Roosevelt's rhetoric helped propel the Wealth Tax Act of 1935 through Congress, raising rates on estates and large incomes. It came during the high tide of New Deal reform, when Roosevelt indulged in the most passionate class-based rhetoric of his presidency (up to and through the 1936 presidential election).
But for all its apparent radicalism, FDR's tax talk never strayed from its majoritarian moorings. As Jackson notes of successful progressive appeals on both sides of the Atlantic: "Redistribution was not presented by these politicians as advancing only the interests of 'the working class' or 'the poor' but as a majoritarian project that improved the economic position of the average citizen and was opposed only by selfish interest groups pursuing a narrow sectarian agenda."

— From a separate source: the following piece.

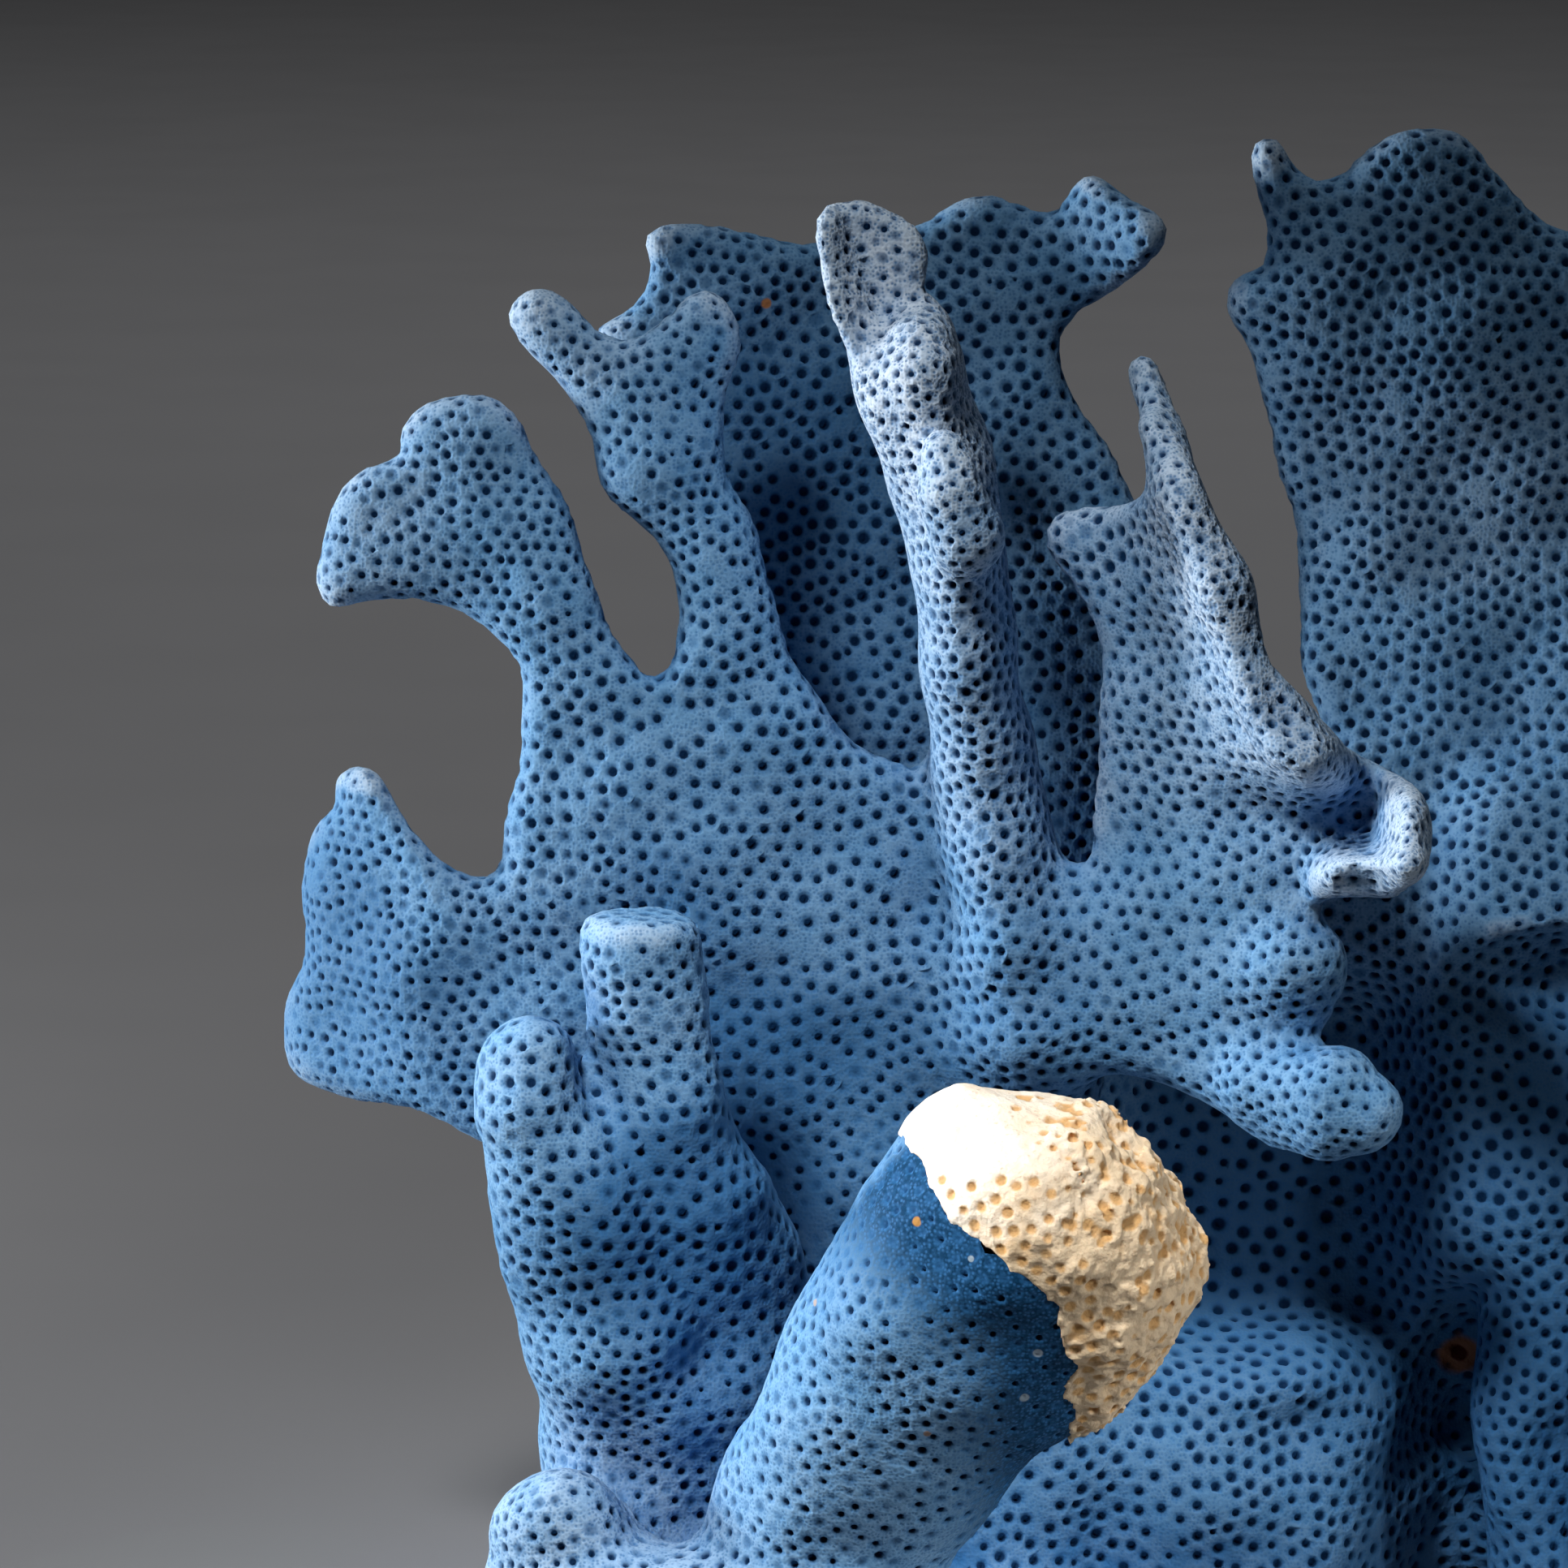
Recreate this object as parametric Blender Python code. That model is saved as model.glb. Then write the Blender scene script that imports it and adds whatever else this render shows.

This rhetoric of redistribution is not always pretty or admirable. At times it can be downright ugly. But it has also been notably successful. For the most part, the Obama campaign has avoided the less attractive elements of New Deal rhetoric, avoiding the demonization of enemies (except perhaps when it comes to Wall Street financiers). But it has retained the social patriotism that defines low- and middle-income interests as broadly "American" interests.
This may help explain why most of Joe the Plumber's friends seem poised to vote for Obama.